Eating over, the boys and lads will get a game of play in the
village. Men will smoke, read newspapers, and, some few of them,
religious or mathematical works. Others will go to " meeting " or
chapel, and many to the alehouse. Some are musicians, and attempt
all kinds of discords upon all kinds of instruments.
The evening, however, is short for all; for most must go to bed
early in order to get up at four, five, or six o'clock, when the
"caller" goes round to summon them to work. Hence, about nine
o'clock, most of the men and lads yawn and become sleepy: now
fiddles sound very scrapingly, and quavers on the flute become very
doubtful and difficult; the horn gives a short and dismal blast, and
the clarionet is dreadfully nasal; songs have died away; men turn in
from various resorts; lads and boys lounge in from the lanes, and
from marbles and pitch-and-toss. Persecuted donkeys and dogs know
their hour of release and rest is come. Boys of all temperaments
become mild instead of pugnacious. On all sides there are
unequivocal signs of settlement for the night. At about ten or
eleven o'clock the whole village is hushed, and another day's
turmoil is forgotten in the balmy bonds of sleep.
In almost every pitman's house there are pieces of good
furniture—generally in the shape of a good eight-day clock, a
mahogany chest of drawers, and a fine four-post bedstead. A
newly-married couple consider these things indispensable. Immense
fires and immense families are also to be seen in nearly every
cottage.
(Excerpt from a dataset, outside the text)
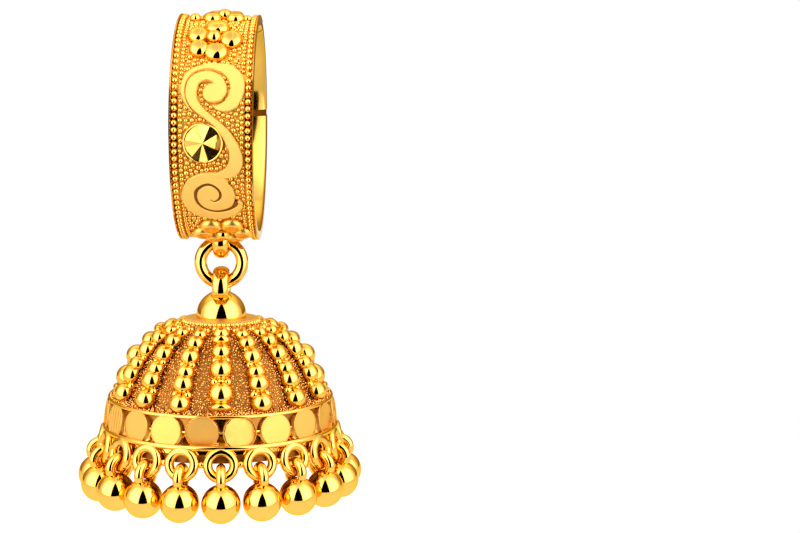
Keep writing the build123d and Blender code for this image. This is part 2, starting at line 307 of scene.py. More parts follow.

A family of boys is a great gain to a pitman, as they can
all earn money when above ten years of age. Hence, too, a widow of a
pitman, if left with eight or nine boys, is considered a great "
catch " by the thrifty single man. Such a family would be a heavy
burden to most workmen, and an incumbrance to most widows; but the
pitmen's widows consider these to be equal to a settlement. Hence,
there will often be an active competition for such a widow.